From objects finitely presented by a rigid object in a triangulated category to 2-term complexes
Abstract
For a rigid object $M$ in an algebraic triangulated category $\mathcal{T}$, a functor pr$(M)\to\mathcal{H}^{[-1,0]}({\rm proj}\, A)$ is constructed, which essentially takes an object to its `presentation', where pr$(M)$ is the full subcategory of $\mathcal{T}$ of objects finitely presented by $M$, $A$ is the endomorphism algebra of $M$ and $\mathcal{H}^{[-1,0]}({\rm proj}\, A)$ is the homotopy category of complexes of finitely projective $A$-modules concentrated in degrees $-1$ and $0$. This functor is shown to be full and dense and its kernel is described. It detects isomorphisms, indecomposability and extriangles. In the Hom-finite case, it induces a bijection from the set of isomorphism classes of basic relative cluster-tilting objects of pr$(M)$ to that of basic silting complexs of $\mathcal{H}^{[-1,0]}({\rm proj}\, A)$, which commutes with mutations.
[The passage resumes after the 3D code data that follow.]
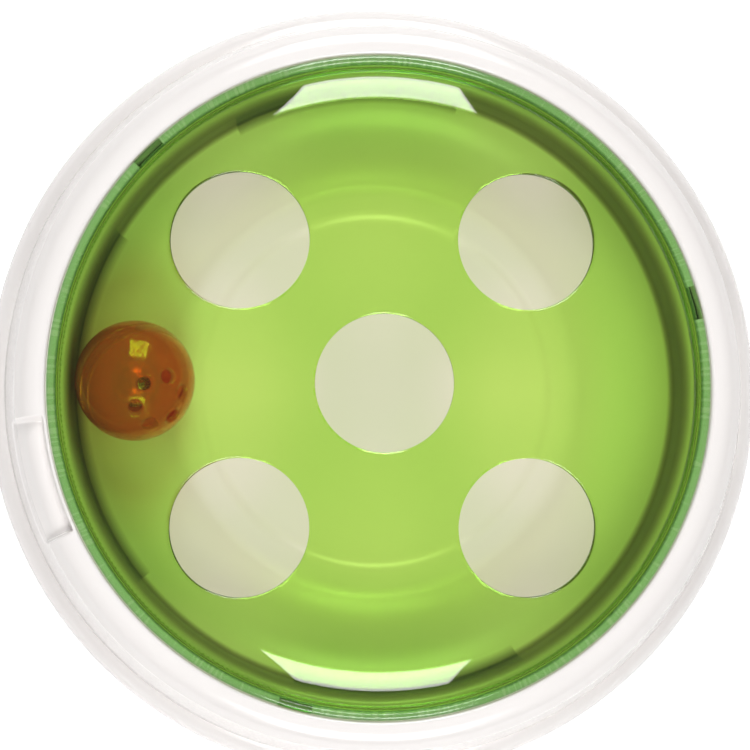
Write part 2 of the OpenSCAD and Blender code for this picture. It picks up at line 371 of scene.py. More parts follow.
def radial_tint(nodes, links, stops):
    """A colour socket that follows the distance from the object's Z axis, in millimetres."""
    distance = from_axis(nodes, links, "LENGTH").outputs["Value"]
    reach = nodes.new("ShaderNodeMapRange")
    reach.inputs["From Min"].default_value = stops[0][0] * MM
    reach.inputs["From Max"].default_value = stops[-1][0] * MM
    links.new(distance, reach.inputs["Value"])
    ramp = nodes.new("ShaderNodeValToRGB")
    span = stops[-1][0] - stops[0][0]
    for i, (r, colour) in enumerate(stops):
        at = (r - stops[0][0]) / span
        stop = ramp.color_ramp.elements[i] if i < 2 else ramp.color_ramp.elements.new(at)
        stop.position = at
        stop.color = (*colour, 1)
    links.new(reach.outputs["Result"], ramp.inputs["Fac"])
    return ramp.outputs["Color"]


def clear_plastic(name, tint, shade, rough, cloud=0.0, gleam=(1, 1, 1)):
    """Clear tinted plastic. Light that falls through it on other pieces goes straight on, in the
    colour shade. Tint and shade are each a colour, or a list of colours at distances from the
    middle. Cloud is the share that scatters as an opaque plastic does, gleam tints reflections."""
    material, nodes, links, shader = new_material(name)
    fine = noise(nodes, links, 60.0, 2.0)
    if isinstance(tint, list):
        links.new(radial_tint(nodes, links, tint), shader.inputs["Base Color"])
    else:
        shader.inputs["Base Color"].default_value = (*tint, 1)
    shader.inputs["Transmission Weight"].default_value = 1.0 - cloud
    shader.inputs["IOR"].default_value = CLEAR_IOR
    shader.inputs["Specular Tint"].default_value = (*gleam, 1)
    links.new(ranged(nodes, links, fine, rough[0], rough[1]), shader.inputs["Roughness"])
    through = nodes.new("ShaderNodeBsdfTransparent")
    if isinstance(shade, list):
        links.new(radial_tint(nodes, links, shade), through.inputs["Color"])
    else:
        through.inputs["Color"].default_value = (*shade, 1)
    path = nodes.new("ShaderNodeLightPath")
    either = nodes.new("ShaderNodeMath")
    either.operation = "MAXIMUM"
    links.new(path.outputs["Is Shadow Ray"], either.inputs[0])
    links.new(path.outputs["Is Diffuse Ray"], either.inputs[1])
    mix = nodes.new("ShaderNodeMixShader")
    links.new(either.outputs[0], mix.inputs["Fac"])
    links.new(shader.outputs["BSDF"], mix.inputs[1])
    links.new(through.outputs["BSDF"], mix.inputs[2])
    links.new(mix.outputs["Shader"], nodes["Material Output"].inputs["Surface"])
    return material


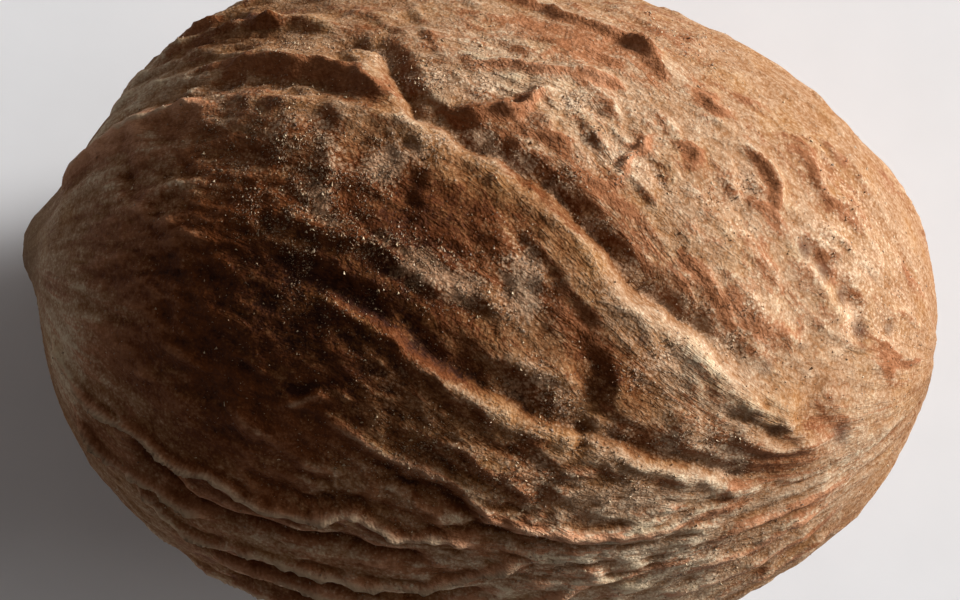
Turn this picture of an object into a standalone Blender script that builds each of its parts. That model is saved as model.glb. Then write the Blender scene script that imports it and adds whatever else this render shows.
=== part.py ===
"""A whole nutmeg: the dried kernel, one solid, folded all over and resting on a small flat spot.

Blender 4.5, metres, +Z up. +X is the long axis, towards the blossom end where the folds run
together. The stalk nub is at -X. A place on the skin is given by how far it lies along the
long axis, in millimetres, and by its angle around it, in degrees: 0 is the top, 90 is +Y.
"""

import math
import random
from typing import NamedTuple

import bmesh
import bpy
import numpy as np

MM = 0.001

# The bare kernel under the folds, in millimetres.
HALF_LENGTH = 12.8
HALF_WIDTH = 9.5
HALF_HEIGHT = 9.3
ROUNDNESS = 2.16            # exponent of the outline: 2 is an ellipse, more is fuller
STALK_FULLNESS = 0.038      # the stalk end is thicker by this share, the blossom end thinner
GRID_CUTS = 27              # cuts along each edge of the starting cube
SOFTENING = 0.5             # how far each point moves towards its neighbours at the end

# The stalk nub.
NUB_HEIGHT = 0.75
NUB_RADIUS = 1.0
NUB_Y = 0.5
NUB_EDGE = 4                # exponent of the nub's side: more is steeper

# The flat spot it rests on, and the calm skin around it.
SPOT_CUT = 0.16             # how much of the lowest skin is worn flat
CALM_INNER = 2.2            # no folds nearer than this to the spot's centre
CALM_OUTER = 5.5            # full folds from here on

# Folds.
COURSE_STEP = 0.35          # distance between the points of a fold's smoothed course
COURSE_SHARES = 12          # how many places the smoothing finds between two points
END_TAPER = 1.6             # a fold rises from nothing over this length at each end
LUMP_HEIGHT = 0.10          # broad unevenness of the skin
LUMP_WAVES = 5              # how many waves it is made of
LUMP_WAVE_LIMIT = 0.7       # the shortest wave, in radians per millimetre along each axis
HIDDEN_SEED = 11
HIDDEN_CREASES = 15         # creases shared out over the underside
HIDDEN_FROM = 84.0          # degrees around where they start
HIDDEN_TO = 282.0           # and where they end
HIDDEN_STATIONS = (-9.5, -6.0, -2.5, 1.0, 4.5, 8.0, 10.0)
HIDDEN_STARTS = (0, 0, 1)   # stations left out at the stalk end, drawn by chance
HIDDEN_ENDS = (0, 0, 1, 2)  # and at the blossom end
HIDDEN_SWAY = (2.0, 5.0)    # degrees by which a crease swings to and fro
HIDDEN_BEND = 0.42          # how fast it swings, in radians per millimetre
HIDDEN_STRAY = 1.5          # degrees by which a single point strays
HIDDEN_DEPTHS = (0.25, 0.55)
CREASE_REACHES = (1.2, 1.4)     # on the upper and the lower bank
RIDGE_REACHES = (1.4, 1.2)
RIDGE_TURN = 0.4            # a ridge lies this share of the gap beyond its crease
RIDGE_SHARE = 0.6           # its height as a share of the crease's depth

# The resting cut and the look of the skin.
CUT_CLOSENESS = 1e-7        # metres within which a point counts as lying on the cut
SKIN_COLOUR = (0.235, 0.115, 0.055, 1.0)
SKIN_ROUGHNESS = 0.72


class Fold(NamedTuple):
    """One crease or ridge: its height, its reach on either bank and its course."""
    name: str
    height: float           # millimetres, below the skin when negative
    upper: float            # reach on the bank of larger angles
    lower: float            # reach on the bank of smaller angles
    course: tuple           # (along, around) points


FOLDS = (
    Fold("keel", 0.50, 1.3, 3.4,
         ((-11, 37), (-8, 34), (-5.5, 31), (-2.5, 28), (0, 20), (2.2, 10), (4, -1),
          (6.3, -10), (8, -21), (8.8, -30))),
    Fold("main furrow", -0.80, 1.9, 1.3,
         ((-4.8, 47), (-3, 39), (-1, 31), (1.5, 22), (3, 12), (5, 4), (6.9, -4))),
    Fold("shoulder ridge", 0.35, 1.3, 1.2,
         ((-8, 46), (-5.5, 43), (-4, 39), (-2.8, 32))),
    Fold("shoulder valley", -0.35, 1.2, 1.2,
         ((-9, 41), (-6.5, 39), (-4.5, 36), (-3.5, 33))),
    Fold("top fold", 0.35, 1.3, 1.2,
         ((-10, 64), (-8, 57), (-6, 54), (-4.5, 50))),
    Fold("plateau fold", 0.30, 1.6, 1.2,
         ((-1, 61), (1.5, 56), (3.2, 51), (4.2, 43))),
    Fold("right hollow", -0.30, 1.2, 1.3,
         ((6.1, 29), (6.5, 22), (8, 18), (9.3, 11), (10, 2))),
    Fold("second furrow", -0.60, 1.3, 1.2,
         ((-5, 3), (-2.8, -1), (-1, -8), (1, -13), (3, -18), (5.5, -24), (8, -31))),
    Fold("second ridge", 0.38, 1.2, 1.3,
         ((-5, -3), (-2.7, -8), (-1, -15), (1, -19), (3.5, -24), (7, -32))),
    Fold("belly pit", -0.45, 1.3, 1.3,
         ((2.0, -5), (2.6, -12), (2.4, -19))),
    Fold("thin ridge", 0.32, 1.2, 1.2,
         ((-4.5, -21), (-2.5, -25), (0, -32), (2, -38), (5, -37), (7.5, -33))),
    Fold("flank ridge 1", 0.42, 1.2, 1.2,
         ((-12, -30), (-10, -36), (-8, -38), (-6, -39), (-3.5, -38), (0, -39))),
    Fold("flank furrow 1", -0.32, 1.1, 1.1,
         ((-10.5, -43), (-8.3, -45), (-6, -47), (-3, -46), (0, -45))),
    Fold("flank ridge 3", 0.40, 1.2, 1.2,
         ((-9.5, -53), (-7.5, -56), (-5, -54), (-2, -53), (0.5, -49), (2.3, -44), (5, -43))),
    Fold("low furrow", -0.32, 1.1, 1.1,
         ((-8.5, -63), (-6, -61), (-3.5, -60), (0, -58), (3, -53), (5.5, -50))),
    Fold("low fold", 0.35, 1.2, 1.2,
         ((-8.5, -70), (-6, -68), (-3.5, -67), (0, -66), (3, -61), (6, -56))),
    Fold("neck hollow", -0.30, 1.6, 1.6,
         ((-11.8, 75), (-11.6, 55), (-11.4, 42))),
)


def swell(along):
    """Thickness of the kernel at a place along it, as a share of its thickest."""
    share = np.clip(np.asarray(along, dtype=float) / HALF_LENGTH, -1.0, 1.0)
    outline = (1.0 - np.abs(share) ** ROUNDNESS) ** (1.0 / ROUNDNESS)
    return outline * (1.0 - STALK_FULLNESS * share)


def skin_points(along, around):
    """Points on the bare skin from places along and angles around."""
    angle = np.radians(np.asarray(around, dtype=float))
    thickness = swell(along)
    across = HALF_WIDTH * thickness * np.sin(angle)
    height = HALF_HEIGHT * thickness * np.cos(angle)
    return np.stack([np.asarray(along, dtype=float), across, height], axis=-1)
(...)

These results are applied to cluster categories of self-injective quivers with potential to recover a theorem of Mizuno on the endomorphism algebras of certain 2-term silting complexes. As an interesting consequence of the main results, if $\mathcal{T}$ is a 2-Calabi--Yau triangulated category and $M$ is a cluster-tilting object such that $A$ is self-injective, then $\mathbb{P}$ is an equivalence, in particular, $\mathcal{H}^{[-1,0]}({\rm proj}\, A)$ admits a triangle structure. In the appendix by Iyama it is shown that for a finite-dimensional algebra $A$, if $\mathcal{H}^{[-1,0]}({\rm proj}\, A)$ admits a triangle structure, then $A$ is necessarily self-injective.